- **The exercise**
Which lines run from the first one up to and including the one with "from math import cos, pi, sin"? Print exactly those.

- **Data lines**
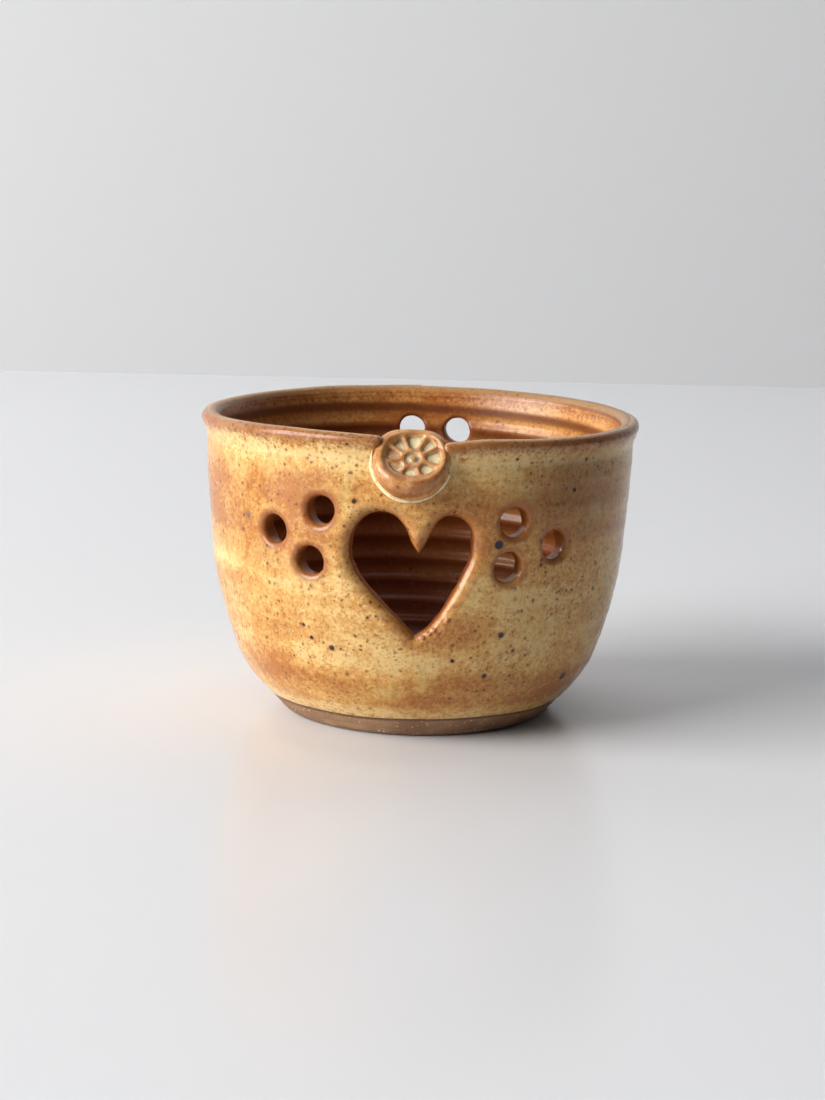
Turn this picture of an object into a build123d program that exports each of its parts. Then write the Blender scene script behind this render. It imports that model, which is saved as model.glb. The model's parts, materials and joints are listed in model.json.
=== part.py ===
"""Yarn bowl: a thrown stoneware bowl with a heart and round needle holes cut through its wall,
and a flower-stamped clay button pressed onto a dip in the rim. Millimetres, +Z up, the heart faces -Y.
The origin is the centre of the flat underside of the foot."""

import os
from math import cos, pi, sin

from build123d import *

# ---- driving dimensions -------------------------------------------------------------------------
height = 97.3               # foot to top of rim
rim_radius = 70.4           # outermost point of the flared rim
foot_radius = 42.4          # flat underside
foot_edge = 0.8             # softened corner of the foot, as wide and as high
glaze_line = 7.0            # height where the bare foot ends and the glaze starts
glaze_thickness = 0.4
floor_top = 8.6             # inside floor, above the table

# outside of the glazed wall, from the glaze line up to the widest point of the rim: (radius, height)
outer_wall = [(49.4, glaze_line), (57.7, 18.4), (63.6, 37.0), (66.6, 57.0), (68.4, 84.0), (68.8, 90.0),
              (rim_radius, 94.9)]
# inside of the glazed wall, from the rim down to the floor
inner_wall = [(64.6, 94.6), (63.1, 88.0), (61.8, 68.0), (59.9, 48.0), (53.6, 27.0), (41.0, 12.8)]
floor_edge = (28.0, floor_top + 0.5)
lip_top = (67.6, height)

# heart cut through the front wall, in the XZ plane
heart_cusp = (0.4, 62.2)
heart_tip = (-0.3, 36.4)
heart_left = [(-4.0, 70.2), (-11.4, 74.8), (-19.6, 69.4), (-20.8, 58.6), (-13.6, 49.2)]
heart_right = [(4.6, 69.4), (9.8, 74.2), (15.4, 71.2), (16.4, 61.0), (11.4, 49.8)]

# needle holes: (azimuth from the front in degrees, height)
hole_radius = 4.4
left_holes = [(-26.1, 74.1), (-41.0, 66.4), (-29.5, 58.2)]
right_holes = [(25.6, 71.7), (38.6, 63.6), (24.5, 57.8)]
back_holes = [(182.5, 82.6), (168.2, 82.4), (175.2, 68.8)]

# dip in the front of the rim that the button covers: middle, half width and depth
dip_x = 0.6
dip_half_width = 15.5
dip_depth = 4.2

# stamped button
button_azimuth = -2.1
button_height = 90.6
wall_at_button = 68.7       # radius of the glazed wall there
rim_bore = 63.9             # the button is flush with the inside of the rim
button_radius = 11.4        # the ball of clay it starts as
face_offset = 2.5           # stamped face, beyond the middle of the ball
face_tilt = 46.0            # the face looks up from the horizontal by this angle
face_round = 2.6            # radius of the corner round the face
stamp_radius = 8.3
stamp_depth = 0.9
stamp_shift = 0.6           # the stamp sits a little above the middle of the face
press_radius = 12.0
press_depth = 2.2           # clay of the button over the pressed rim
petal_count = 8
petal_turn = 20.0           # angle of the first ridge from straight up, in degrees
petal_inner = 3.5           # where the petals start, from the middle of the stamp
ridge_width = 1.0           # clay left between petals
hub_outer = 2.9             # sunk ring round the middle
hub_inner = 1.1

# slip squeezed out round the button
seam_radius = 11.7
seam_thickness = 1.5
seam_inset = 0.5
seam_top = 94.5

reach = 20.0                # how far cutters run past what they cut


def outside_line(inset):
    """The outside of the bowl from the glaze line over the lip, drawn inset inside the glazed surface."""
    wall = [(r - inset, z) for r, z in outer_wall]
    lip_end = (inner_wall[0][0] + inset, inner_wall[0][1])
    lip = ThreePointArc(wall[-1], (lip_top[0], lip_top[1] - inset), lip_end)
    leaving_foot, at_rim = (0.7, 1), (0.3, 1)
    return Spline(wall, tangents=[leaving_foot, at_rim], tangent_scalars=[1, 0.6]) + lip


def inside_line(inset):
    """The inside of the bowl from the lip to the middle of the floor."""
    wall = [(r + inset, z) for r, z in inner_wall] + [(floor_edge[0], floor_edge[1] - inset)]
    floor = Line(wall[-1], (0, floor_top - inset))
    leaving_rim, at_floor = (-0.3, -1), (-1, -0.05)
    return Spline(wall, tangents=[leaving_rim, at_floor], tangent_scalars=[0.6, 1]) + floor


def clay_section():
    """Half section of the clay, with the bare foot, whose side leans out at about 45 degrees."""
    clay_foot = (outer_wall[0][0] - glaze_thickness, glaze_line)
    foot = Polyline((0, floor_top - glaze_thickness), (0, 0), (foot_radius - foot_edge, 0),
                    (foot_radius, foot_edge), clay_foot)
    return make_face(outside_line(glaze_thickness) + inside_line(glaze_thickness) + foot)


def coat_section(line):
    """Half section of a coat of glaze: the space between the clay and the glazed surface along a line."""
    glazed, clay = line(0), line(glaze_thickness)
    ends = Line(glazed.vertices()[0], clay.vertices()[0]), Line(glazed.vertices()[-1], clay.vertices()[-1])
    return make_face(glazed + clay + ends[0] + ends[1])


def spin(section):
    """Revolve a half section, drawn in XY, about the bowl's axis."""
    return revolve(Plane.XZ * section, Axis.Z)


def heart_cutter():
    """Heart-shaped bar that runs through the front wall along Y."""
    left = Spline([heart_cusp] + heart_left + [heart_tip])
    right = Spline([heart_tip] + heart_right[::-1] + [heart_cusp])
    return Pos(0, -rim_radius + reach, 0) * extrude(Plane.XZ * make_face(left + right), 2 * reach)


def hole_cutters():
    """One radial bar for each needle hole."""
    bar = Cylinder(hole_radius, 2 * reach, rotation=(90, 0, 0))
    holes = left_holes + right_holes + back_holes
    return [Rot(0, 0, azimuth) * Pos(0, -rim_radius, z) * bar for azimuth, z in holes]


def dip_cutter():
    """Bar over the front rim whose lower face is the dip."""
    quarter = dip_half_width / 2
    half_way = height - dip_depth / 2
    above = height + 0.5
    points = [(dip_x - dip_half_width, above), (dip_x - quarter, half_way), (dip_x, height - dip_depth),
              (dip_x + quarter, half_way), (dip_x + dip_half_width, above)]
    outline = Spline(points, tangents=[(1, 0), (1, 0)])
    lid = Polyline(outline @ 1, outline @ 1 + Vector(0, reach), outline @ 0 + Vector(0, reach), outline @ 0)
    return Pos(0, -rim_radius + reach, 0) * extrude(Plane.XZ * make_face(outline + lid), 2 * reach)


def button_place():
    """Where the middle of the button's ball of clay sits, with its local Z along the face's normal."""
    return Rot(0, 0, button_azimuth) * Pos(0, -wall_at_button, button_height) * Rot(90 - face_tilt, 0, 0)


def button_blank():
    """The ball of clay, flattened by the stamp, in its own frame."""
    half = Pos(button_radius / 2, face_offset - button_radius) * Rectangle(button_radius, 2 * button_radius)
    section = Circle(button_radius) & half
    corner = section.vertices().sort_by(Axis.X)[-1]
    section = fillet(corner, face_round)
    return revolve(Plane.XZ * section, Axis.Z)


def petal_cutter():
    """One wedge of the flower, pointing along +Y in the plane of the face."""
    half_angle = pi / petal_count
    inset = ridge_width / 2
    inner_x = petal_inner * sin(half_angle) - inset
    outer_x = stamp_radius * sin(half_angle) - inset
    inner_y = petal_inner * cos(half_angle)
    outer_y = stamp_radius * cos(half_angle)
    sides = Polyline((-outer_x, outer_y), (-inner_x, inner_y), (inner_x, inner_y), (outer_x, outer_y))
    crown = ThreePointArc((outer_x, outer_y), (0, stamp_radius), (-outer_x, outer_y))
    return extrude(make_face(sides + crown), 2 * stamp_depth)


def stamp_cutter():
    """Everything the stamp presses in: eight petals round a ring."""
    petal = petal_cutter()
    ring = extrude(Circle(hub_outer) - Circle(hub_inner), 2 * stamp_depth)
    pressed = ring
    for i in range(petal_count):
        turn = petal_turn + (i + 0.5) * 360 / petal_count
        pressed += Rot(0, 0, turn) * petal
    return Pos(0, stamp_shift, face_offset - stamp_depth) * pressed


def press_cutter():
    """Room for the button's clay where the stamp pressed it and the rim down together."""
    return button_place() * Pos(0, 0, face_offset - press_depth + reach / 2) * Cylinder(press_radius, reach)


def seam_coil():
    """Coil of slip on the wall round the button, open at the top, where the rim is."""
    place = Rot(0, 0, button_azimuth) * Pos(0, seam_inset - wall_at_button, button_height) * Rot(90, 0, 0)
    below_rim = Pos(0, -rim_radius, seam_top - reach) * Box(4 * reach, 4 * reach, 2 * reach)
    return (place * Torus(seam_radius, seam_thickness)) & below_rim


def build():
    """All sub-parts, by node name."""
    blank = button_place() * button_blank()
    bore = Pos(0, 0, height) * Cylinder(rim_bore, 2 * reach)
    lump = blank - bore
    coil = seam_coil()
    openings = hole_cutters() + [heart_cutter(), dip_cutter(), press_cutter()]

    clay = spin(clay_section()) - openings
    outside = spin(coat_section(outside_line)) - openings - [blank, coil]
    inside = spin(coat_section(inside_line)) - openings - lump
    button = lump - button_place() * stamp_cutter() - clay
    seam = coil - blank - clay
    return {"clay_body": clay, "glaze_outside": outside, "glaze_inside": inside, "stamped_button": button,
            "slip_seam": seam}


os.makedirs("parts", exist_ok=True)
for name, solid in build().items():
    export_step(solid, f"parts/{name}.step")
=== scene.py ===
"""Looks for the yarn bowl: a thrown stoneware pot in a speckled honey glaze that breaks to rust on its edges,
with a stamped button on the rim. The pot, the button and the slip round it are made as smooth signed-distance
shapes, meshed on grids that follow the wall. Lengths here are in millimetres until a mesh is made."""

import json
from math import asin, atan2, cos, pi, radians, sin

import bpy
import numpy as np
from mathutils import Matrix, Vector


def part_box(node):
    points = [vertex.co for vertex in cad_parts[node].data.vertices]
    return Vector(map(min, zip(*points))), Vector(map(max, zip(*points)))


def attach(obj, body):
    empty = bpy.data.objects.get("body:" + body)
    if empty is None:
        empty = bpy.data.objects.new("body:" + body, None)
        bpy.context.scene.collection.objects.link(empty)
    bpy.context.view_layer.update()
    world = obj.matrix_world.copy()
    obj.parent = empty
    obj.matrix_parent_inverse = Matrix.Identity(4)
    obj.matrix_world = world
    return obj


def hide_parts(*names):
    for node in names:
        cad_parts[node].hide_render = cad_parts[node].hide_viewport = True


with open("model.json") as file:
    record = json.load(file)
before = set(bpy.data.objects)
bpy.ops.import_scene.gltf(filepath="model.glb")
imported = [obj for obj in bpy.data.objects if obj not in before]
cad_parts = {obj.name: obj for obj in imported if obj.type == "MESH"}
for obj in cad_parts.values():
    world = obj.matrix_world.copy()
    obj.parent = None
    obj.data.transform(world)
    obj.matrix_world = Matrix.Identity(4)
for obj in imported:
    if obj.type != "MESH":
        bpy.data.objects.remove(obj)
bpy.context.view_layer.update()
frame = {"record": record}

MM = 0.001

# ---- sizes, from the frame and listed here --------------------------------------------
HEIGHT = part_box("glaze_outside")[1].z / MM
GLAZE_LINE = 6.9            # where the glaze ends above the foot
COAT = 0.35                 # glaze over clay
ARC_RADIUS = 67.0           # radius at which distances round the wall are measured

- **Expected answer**
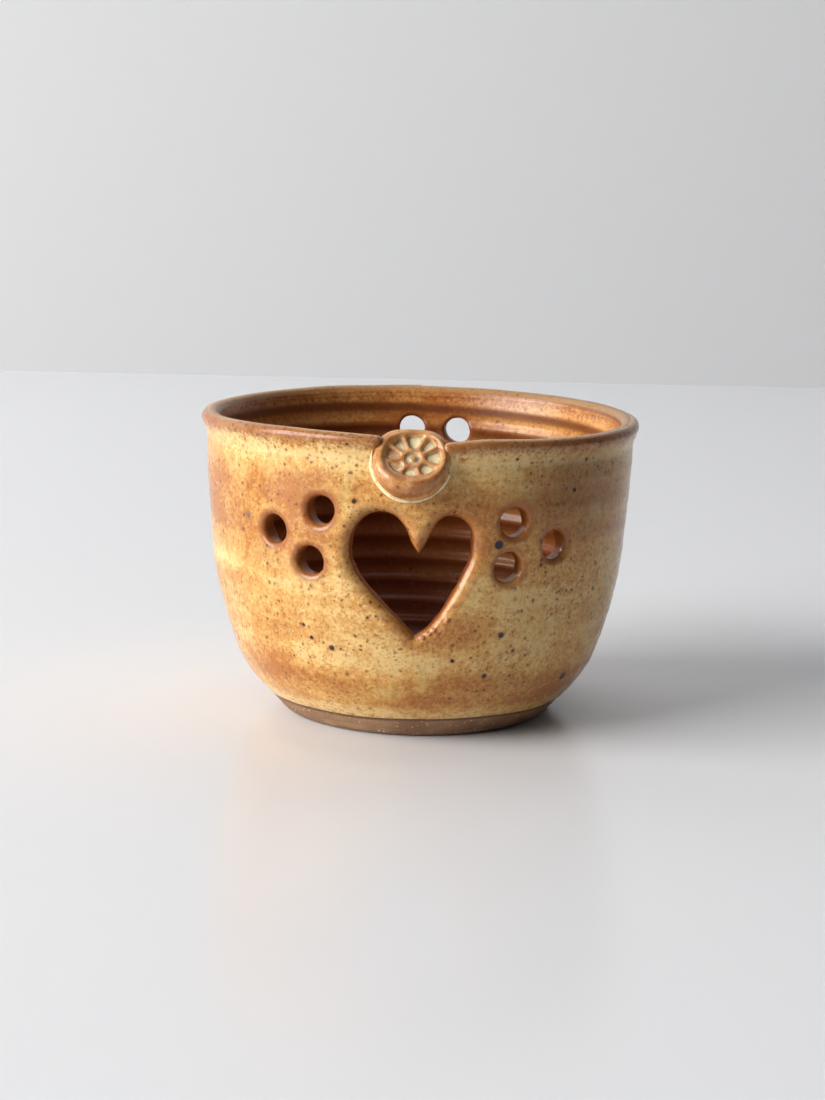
Turn this picture of an object into a build123d program that exports each of its parts. Then write the Blender scene script behind this render. It imports that model, which is saved as model.glb. The model's parts, materials and joints are listed in model.json.
=== part.py ===
"""Yarn bowl: a thrown stoneware bowl with a heart and round needle holes cut through its wall,
and a flower-stamped clay button pressed onto a dip in the rim. Millimetres, +Z up, the heart faces -Y.
The origin is the centre of the flat underside of the foot."""

import os
from math import cos, pi, sin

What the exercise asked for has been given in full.